On August 12, 2021, I lost my parliamentary bid. I lost my salary from the University of Zambia. I lost my house at the University of Zambia. I lost friends. I had to be strong and overcome. Society refused to accept me. With the change of government, those in power considered me an enemy, further distancing the call to inclusion. Though I was advised to petition the results, with a great chance of winning, I felt let down by my society. In reality, this is a call to action.

A Call to Action: Moving from Rhetoric to Reality in Society

The theme for the International Day for Persons with Disabilities, “Fostering a Disability Inclusive Society for Advancing Social Progress,” is a powerful articulation of a global aspiration. However, my journey—a highly qualified candidate with the highest academic credentials, endorsed by the sitting president, yet defeated by deep-seated myths and fear—reveals the cavernous gap between this global rhetoric and the harsh local reality.

Social progress is not measured by the laws we write or the speeches we make, but by the unconditional acceptance of all citizens.

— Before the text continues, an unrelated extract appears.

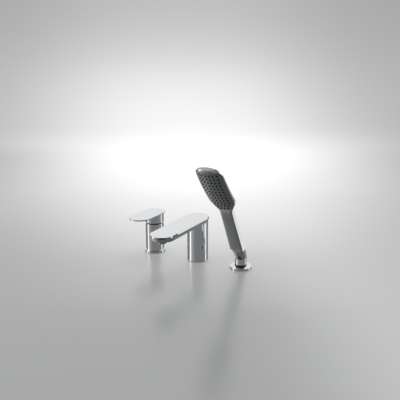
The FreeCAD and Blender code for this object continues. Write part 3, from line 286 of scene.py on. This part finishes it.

When 14% of a population (approximately two million Zambians) can be effectively disenfranchised by centuries-old stigma, we have failed to advance. An inclusive society is not merely one that accommodates disability, but one that actively celebrates capability.

To truly realize the promise of this day’s theme, we must move the fight from the legislative chambers to the hearts and minds of every citizen. It requires a sustained national effort—backed by the same moral and financial commitment as any election campaign—to dismantle the myths that make a blind person’s success seem like a curse. Social progress will only truly advance when the people of Chasefu and countless communities like it judge their leaders not by what they lack, but by the potential they undeniably possess. The time for incremental change is over; the time for radical, transformative inclusion is now.